People have a hard time figuring out what box I go in.
That’s okay, I do too, sometimes. But maybe we don’t belong in a box.
In the terms of Cherylanne Skolnicki, because, yes, I am a firm believer in life coaching, I have been suffering an identity crisis this year. Not to be confused with a midlife crisis. I still have about five more years before that joy hits me. Yay!
It all makes sense really. By this age, I was supposed to understand who I was and truthfully, I’m just scratching the service. I feel like my life has been a life of roles. Daughter, Christian, Wife, Mother, Author, and while in a perfect world all of those should intertwine easily, in the real world they don’t always. I’ve been told my whole life what I’m supposed to do, how I’m supposed to act, and even how I’m supposed to write by an editor or an outsider.
Write to market, they say, so if I write something an editor or publisher doesn’t like, no problem. Hit the delete button and it’s gone. But what if I liked it? What if you might have liked it? We’ll never know. It was deleted. It wasn’t to market.

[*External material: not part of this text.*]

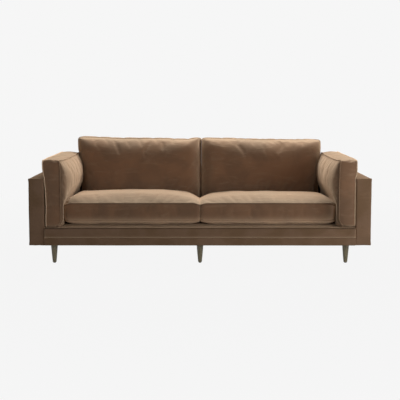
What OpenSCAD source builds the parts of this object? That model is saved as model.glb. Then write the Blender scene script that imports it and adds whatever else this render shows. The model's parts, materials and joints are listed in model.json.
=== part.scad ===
// Tuxedo sofa: a low timber box of arm panels, back panel and seat base on six tapered legs,
// with two seat cushions, two back cushions and two arm cushions that lift off.
// The front of the sofa faces -Y. The origin is on the floor, under the middle of the outer box.

/* [Overall size] */
// Width over the two arm panels
sofa_w = 2200; // [1800:10:2640]
// Depth of the arm panels, front to back
arm_d = 900; // [760:5:1080]
// Height of the arm panels and the back panel above the floor
arm_h = 559; // [470:1:670]
// Height of the legs, and so of the base's underside above the floor
leg_h = 126.5; // [100:0.5:160]
// Height of the seat base, from its underside to the deck
base_h = 116; // [104:1:140]

/* [Panels] */
// Thickness of an arm panel over its cover
arm_t = 100; // [80:1:120]
// Thickness of the back panel over its cover
back_t = 100; // [80:1:120]
// Thickness of the velvet covers and the lining cloths
cloth_t = 2; // [1:0.5:3]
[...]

Throughout all of these roles I’ve been itching, clawing, and scratching to my purpose. Who am I? Why am I here?
Ever feel this way?
I hope so. I hope it’s not just me.
But here is a fact that I just discovered: You don’t have to have life all figured out in your early twenties. We are made to grow, evolve, change, explore, discover, love, learn and be vulnerable.
In fact, in the past when I have let myself be vulnerable and tell the truths of me, I was often met with backlash and told to stifle those thoughts or emotions. “You’ll get ate alive if you post that. Don’t do it!”

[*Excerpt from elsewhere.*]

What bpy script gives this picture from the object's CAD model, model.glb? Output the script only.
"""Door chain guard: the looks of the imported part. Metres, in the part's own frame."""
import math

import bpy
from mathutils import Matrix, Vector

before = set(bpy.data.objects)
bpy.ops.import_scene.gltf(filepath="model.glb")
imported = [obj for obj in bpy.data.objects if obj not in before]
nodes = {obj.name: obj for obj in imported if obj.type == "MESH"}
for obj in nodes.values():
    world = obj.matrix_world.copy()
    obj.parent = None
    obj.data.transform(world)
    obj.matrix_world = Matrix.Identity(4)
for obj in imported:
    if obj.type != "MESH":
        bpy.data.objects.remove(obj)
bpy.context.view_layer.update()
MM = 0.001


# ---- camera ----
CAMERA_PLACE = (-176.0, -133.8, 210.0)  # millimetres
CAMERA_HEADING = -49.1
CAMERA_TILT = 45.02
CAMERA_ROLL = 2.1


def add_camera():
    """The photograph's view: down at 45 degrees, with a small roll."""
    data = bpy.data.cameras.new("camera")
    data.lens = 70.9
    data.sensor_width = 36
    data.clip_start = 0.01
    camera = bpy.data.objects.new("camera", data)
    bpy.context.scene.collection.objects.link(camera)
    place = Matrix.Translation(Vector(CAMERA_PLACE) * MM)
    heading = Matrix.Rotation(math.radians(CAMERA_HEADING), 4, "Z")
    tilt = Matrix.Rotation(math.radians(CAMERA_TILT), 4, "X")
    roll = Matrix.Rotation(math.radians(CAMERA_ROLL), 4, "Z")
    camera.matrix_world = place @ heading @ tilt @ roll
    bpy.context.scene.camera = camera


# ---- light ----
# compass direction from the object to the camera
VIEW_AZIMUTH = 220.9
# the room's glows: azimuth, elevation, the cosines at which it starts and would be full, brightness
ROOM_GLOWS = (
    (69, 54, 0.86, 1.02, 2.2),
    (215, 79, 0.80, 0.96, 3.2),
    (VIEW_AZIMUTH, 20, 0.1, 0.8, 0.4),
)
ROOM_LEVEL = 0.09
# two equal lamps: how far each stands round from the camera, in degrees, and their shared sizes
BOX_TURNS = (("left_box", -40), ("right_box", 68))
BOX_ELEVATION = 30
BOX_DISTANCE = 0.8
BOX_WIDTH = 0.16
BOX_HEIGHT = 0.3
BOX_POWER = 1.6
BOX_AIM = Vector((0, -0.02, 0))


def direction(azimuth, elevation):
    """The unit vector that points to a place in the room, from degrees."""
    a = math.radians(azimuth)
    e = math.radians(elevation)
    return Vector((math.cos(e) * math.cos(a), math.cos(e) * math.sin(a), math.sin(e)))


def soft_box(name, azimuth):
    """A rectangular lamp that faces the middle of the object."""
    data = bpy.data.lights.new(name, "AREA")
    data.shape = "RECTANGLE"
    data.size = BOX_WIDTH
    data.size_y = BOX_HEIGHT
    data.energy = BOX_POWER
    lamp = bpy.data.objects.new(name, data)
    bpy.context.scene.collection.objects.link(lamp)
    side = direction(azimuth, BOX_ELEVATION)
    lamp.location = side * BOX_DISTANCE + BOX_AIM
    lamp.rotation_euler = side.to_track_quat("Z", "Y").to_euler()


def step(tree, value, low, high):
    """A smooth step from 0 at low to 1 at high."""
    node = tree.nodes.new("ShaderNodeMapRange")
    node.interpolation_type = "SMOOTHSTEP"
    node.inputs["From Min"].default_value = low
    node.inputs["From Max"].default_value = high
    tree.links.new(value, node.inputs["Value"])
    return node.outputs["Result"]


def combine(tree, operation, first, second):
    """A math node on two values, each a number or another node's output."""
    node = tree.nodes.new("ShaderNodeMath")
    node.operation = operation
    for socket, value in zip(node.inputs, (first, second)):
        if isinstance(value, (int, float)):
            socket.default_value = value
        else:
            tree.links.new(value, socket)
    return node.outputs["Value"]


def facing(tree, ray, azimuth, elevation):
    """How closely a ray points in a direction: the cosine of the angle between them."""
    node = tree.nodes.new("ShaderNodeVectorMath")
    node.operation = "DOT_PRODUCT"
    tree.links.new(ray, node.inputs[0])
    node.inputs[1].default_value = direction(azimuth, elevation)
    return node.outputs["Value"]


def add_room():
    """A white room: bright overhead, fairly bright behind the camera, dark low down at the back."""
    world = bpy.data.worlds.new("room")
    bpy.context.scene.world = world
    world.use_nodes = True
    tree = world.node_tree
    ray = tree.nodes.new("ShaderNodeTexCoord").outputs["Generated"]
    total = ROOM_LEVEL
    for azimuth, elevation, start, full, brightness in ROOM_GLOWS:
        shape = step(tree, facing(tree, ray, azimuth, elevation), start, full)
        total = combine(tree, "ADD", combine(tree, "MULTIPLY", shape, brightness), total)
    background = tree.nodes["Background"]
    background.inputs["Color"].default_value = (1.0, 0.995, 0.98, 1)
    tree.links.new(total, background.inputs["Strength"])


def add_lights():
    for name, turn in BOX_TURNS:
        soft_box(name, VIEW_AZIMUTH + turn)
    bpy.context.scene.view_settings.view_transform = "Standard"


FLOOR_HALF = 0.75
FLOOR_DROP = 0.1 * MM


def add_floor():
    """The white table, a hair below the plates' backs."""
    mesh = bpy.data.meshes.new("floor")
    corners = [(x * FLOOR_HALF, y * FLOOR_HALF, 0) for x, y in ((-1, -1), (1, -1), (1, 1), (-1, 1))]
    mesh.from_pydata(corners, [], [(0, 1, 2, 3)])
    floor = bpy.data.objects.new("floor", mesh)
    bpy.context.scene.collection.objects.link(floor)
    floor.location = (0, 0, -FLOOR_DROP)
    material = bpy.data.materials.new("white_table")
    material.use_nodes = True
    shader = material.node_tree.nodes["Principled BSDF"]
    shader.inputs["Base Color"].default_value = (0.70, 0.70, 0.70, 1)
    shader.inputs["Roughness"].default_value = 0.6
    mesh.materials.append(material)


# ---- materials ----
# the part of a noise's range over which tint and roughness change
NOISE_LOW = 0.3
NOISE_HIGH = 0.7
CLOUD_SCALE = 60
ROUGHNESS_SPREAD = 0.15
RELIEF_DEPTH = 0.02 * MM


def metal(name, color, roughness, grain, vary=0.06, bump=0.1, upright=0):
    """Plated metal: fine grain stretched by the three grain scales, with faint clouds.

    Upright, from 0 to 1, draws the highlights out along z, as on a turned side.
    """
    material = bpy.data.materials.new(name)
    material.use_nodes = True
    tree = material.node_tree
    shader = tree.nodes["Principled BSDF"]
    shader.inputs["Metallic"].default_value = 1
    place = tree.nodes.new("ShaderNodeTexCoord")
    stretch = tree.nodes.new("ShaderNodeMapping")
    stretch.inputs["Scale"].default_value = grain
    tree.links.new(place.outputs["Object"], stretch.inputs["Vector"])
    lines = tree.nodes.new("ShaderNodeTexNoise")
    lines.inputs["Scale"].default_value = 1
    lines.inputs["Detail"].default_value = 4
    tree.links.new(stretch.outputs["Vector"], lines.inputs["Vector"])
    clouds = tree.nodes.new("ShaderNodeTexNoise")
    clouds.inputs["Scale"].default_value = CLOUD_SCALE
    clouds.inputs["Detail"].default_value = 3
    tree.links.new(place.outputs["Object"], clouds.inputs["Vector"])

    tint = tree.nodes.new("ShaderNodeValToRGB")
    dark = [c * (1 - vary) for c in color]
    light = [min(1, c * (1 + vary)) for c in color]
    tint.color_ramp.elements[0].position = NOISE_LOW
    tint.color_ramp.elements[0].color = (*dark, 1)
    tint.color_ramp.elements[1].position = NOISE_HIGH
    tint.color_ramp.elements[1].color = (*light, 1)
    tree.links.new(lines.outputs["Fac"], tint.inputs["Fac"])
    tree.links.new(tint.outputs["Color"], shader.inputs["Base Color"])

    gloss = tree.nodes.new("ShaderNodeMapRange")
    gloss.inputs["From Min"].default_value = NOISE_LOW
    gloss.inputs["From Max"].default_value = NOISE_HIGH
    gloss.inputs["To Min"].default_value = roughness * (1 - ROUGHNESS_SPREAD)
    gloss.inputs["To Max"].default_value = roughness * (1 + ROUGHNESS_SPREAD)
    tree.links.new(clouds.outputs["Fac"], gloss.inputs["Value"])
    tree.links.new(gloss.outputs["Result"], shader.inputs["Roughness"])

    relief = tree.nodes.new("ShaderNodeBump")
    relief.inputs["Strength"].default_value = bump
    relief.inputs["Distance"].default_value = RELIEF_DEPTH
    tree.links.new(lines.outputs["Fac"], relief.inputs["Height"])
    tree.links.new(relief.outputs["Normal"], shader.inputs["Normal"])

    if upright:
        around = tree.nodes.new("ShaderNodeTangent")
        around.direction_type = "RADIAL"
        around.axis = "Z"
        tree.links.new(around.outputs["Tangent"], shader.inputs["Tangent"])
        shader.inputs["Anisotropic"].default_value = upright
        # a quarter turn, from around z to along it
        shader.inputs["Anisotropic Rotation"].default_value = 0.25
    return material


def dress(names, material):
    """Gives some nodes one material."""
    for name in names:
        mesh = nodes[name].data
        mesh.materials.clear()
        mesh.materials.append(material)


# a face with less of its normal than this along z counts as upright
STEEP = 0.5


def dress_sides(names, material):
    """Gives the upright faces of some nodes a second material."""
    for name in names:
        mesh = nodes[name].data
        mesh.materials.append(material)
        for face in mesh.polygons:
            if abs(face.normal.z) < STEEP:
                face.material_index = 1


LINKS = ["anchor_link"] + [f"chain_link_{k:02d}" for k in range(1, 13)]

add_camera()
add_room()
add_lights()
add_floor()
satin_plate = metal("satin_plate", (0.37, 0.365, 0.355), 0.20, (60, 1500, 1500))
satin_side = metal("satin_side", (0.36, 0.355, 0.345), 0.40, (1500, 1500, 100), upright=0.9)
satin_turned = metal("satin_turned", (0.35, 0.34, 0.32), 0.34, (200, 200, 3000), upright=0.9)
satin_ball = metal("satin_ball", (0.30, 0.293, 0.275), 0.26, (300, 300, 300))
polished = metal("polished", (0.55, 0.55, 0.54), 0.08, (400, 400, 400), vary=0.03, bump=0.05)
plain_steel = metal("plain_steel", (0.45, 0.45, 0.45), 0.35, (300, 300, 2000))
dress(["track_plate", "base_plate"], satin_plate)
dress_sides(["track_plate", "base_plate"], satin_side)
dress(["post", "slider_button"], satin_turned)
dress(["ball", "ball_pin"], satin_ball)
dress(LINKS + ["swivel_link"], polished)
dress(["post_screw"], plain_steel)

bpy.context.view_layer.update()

Those voices of reason are probably and were probably right. Sometimes in written word our thoughts don’t always get conveyed properly. Trust me. I deal with words a lot. They fail us at times.
But what if those trusted advisors that we listen to are wrong sometimes? What if we are supposed to tell our truths-misuse of language and all- because that’s who we are? What if we are stifling the goodness that God made us to be to please a social media world? A world that doesn’t always agree with our views, and doesn’t always care about us? Since when did we all have to agree? Whatever happened to respecting one another, loving one another despite our differences?
When did we ALL become a bunch of snowflakes?
I’m reading a beautiful book right now titled Jesus Over Everything. Chapter 3 is dedicated to loving one another and accepting the beautiful creatures God made us to be, us all to be, whether that’s quiet or loud, artistic or scientific or both or none of that.
So, I’m raising my glass filled with vodka and cranberry and saying a prayer of thanks to God for being alive today and having the chance to live out my truths. I’m a wife, a mom, a daughter, a sister, a friend, an author who writes sex scenes and loves Jesus. I love to cuss, and complain, drink coffee, exercise my ass off then follow up my workout with a chocolate chip cookie.
Here’s to 35.
Here is to braving new adventures, trying new things, and above all else, being completely 100 percent me. Whether that’s what others want me to be or not. Being the person God put me on this earth to be, warts and all, truths and all. Some of it will be good, some of it will be really bad, but at least it will be truthful, and I pray in the end, whatever comes out of my mouth or my fingers will bring some honor and glory to Him.
I dare you to do the same. Love others, be true to yourself, and be who God made you to be. You’ll be able to look yourself in the mirror so much better if you do these things, and people will love you more for it.